1-1. はじめに

SASは統計分析ソフトとしてトップクラスの機能を持っており、その信頼性も世界的に認められています。しかし製品版のSASは非常に高価で、実際にSASを利用できる環境は限られていました。しかし SAS OnDemand for Academics (SAS ODA) が公開されたことにより、教育・学術研究・学習といった非商用目的の利用であれば誰でもSASを利用することができるようになりました。無償版とはいえ、SAS ODAは、Base SAS、SAS/STAT、SAS/IML、SAS/ETSといったSASの中核的機能をすべて利用することができます。これを使わない手はありません。

SASは基本的にプログラムを書いて使います。これが初心者にとってはとっつきにくく、SASを難しいと感じさせる要因のひとつになっているようです。確かに、メニューから項目を選択していってマウス操作だけで扱えるソフトに比べると、SASプログラムの文法を覚えねばならず、最初は難しく感じるでしょう。また、SASのプログラムの書き方について解りやすく書かれている成書が少ないこともSASの敷居を高くしている原因として挙げられます。しかし決してSASのプログラムを書くのは難しいことではなく、単に慣れの問題です。そして、一旦慣れてしまえばプログラムを書く方が、マウスを使って操作するよりもずっと効率的に作業できるようになります。
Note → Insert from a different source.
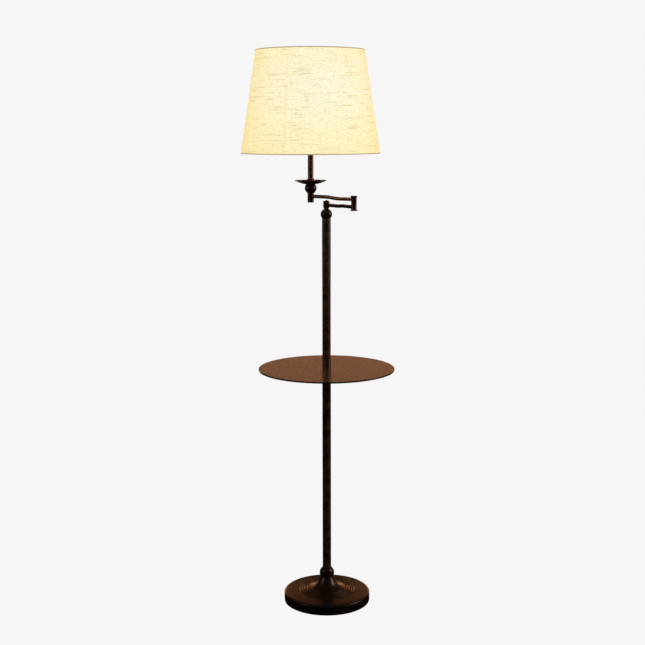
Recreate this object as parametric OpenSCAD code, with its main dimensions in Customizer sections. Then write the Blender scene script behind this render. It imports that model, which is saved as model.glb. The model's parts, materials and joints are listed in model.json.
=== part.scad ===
// Floor lamp with a round table on its pole and a swinging two-part arm.
// Millimetres. The origin is the middle of the base's underside, on the pole's axis.
// +Z is up and -Y is the front.

/* [Base] */
// Diameter of the base
base_d = 253; // [220:1:320]
// Height of the base's upright side, from the floor
base_side_h = 24; // [19:0.5:40]
// Width of the rounded shoulder above the side
shoulder_w = 9.5; // [4:0.5:15]
// Rise of the rounded shoulder
shoulder_rise = 5; // [3:0.5:10]
// Width of the plain band inside the shoulder
band_w = 35; // [20:1:45]
// Rise across the plain band
band_rise = 3; // [1:0.5:8]
// Number of stepped rings inside the band
ring_n = 4; // [2:1:5]
// Width of one stepped ring
ring_w = 7.5; // [4:0.5:9]
// Rise of one stepped ring
ring_rise = 2; // [1:0.25:4]
// Depth of the groove between two rings
ring_groove = 0.8; // [0.3:0.1:1]
// Height of the bell above the rings
bell_h = 32; // [20:1:60]
// Radius of the bell's neck, under the ball
neck_r = 18.5; // [14:0.5:20]
// Thickness of the spun steel cover
cover_t = 1.2; // [0.8:0.1:2]
// Thickness of the felt pad under the base
pad_t = 1.5; // [1:0.1:3]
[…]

本チュートリアルでは、どのようにプログラムを書いてSASを使うか、を順を追って解説していきます。チュートリアルでは基本的に製品版で解説をします。製品版とODAはユーザーインターフェースが異なるため操作性に違いがありますが、基本的な構造は一緒なので、ODAを使う場合でもそれほど分かりにくくはないでしょう。また、ODAは外部ファイルをサーバー上に置いて利用するため、外部ファイルの参照の仕方が、PCで使用する場合と異なります。その点を除けば、SASプログラムの書き方は同じです。SASプログラムの書き方を覚えればどちらでも使えるようになります。

SAS OnDemand for Academicsの利用

SAS OnDemand for Academicsを利用するにはまずSAS社のホームページでSASのユーザーアカウントであるSAS Profileを作成します。次にSAS OnDemand for Academicsにアクセスして、SAS Profileでサインインします。初回はSAS ODAの利用登録手続きが必要で、登録が済めばダッシュボードが表示されてSAS ODAが利用できるようになります。教育用のコースを登録するとEnterprise Guideなどのビジュアルインターフェースも利用できるようですが、基本はSAS Studioを利用します。ダッシュボードのApplicationタブでSAS StudioをクリックするとSAS Studioが起動します。SASサーバー上には5GBのファイル保存スペースが割り当てられます。